Es gibt Orte, die nicht bloss in der Landschaft verankert sind, sondern tief in der Poesie der Elemente – Orte, wo Zeit und Wasser sich zu einer stillen Legende verweben. Einer dieser magischen Flecken ist die Ponte dei Salti im Tessiner Verzascatal, nahe dem verträumten Dorf Lavertezzo. Die Brücke der Sprünge – wie sie sinngemäss auf Deutsch heisst – ist nicht nur eine architektonische Schönheit aus einer anderen Zeit, sondern ein Fenster in eine Welt, wo Natur und Geschichte sich in den Armen halten.

Aus dem Stein der Geschichte gemeisselt

Die Brücke, mit ihren zwei anmutigen Steinbögen, wurde im 17. Jahrhundert erbaut. Ihre geschwungene Silhouette scheint einem Märchenbuch entsprungen – doch ihre Eleganz folgt nicht nur ästhetischer Absicht, sondern einer raffinierten Bauweise: Die Bögen verringern das Gewicht auf das Mauerwerk, sparen Material in den Zwickeln und verleihen der Brücke eine fast tänzerische Leichtigkeit. So schlank ist der Fussweg, dass sich zwei Wanderer nur mit einem freundlichen Lächeln aneinander vorbeischlängeln können. Die niedrigen Brüstungen erzählen von einer Zeit, als Esel mit schweren Säcken den Weg überquerten – als Lastenträger vergangener Jahrhunderte.

Ein ewiger Kampf mit dem Wasser

Doch selbst aus Stein geborene Schönheit bleibt nicht unberührt von der Kraft der Elemente. Im Jahr 1868 riss das wilde Wasser der Verzasca das rechte Widerlager fort, und ein Bogen der Brücke stürzte in die Tiefe. Ersatzweise kamen Holz und später Eisen zum Einsatz – Notlösungen, die sich der rohen Kraft des Flusses geschlagen geben mussten. Erst 1960 erhielt die Ponte dei Salti ihren zweiten Bogen zurück – in Stein, so wie es ihr gebührt. Seither ruht sie wieder im Gleichgewicht, als wäre nie etwas geschehen.

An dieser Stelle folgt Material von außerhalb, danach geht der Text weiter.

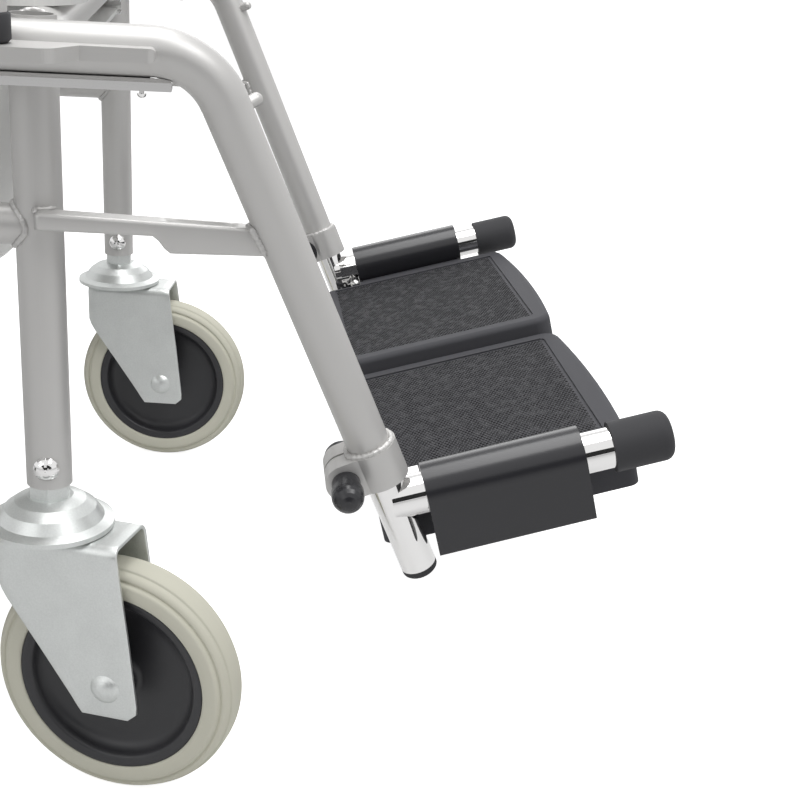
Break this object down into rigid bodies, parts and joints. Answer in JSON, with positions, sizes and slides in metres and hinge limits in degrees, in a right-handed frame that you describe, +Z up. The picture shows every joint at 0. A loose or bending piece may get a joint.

Die Römer, die keine waren

Viele deutschsprachige Besucher sprechen ehrfürchtig von der "Römerbrücke". Doch das ist eine romantische Verirrung – denn obwohl sie diesen Titel mit Würde tragen könnte, stammt die Ponte dei Salti nicht aus der Antike. Sie ist ein Kind der Neuzeit, das sich in die Aura uralter Baukunst kleidet. Vielleicht ist es aber gerade dieser Irrtum, der ihren Zauber noch verstärkt – denn was wäre schon eine Brücke, die nicht auch unsere Fantasie überspannt?

Der smaragdgrüne Spiegel

Unter ihr fließt die Verzasca – kristallklar, smaragdgrün, eiskalt. Jahrtausende hat sie gebraucht, um die Granitfelsen unter der Brücke glattzupolieren, als hätte ein Riese mit feiner Hand gearbeitet. Dort, wo das Wasser ein bis zu 9 Meter tiefes Becken bildet, finden wagemutige Schwimmer und Apnoetaucher ihren Abenteuerspielplatz. Es ist ein Ort, der visuell berauscht – durch Klarheit, Kontrast und die stille Wucht der Natur.

Doch wo Schönheit wohnt, ist oft auch Gefahr nicht fern: Selbst an sonnigen Tagen kann die Strömung tückisch sein. Immer wieder kommt es zu tragischen Unfällen – eine Mahnung, der Verzasca mit Demut zu begegnen. Bei Hochwasser wird das vermeintliche Paradies unter der Ponte dei Salti zur Todesfalle, selbst für geübte Wassersportler.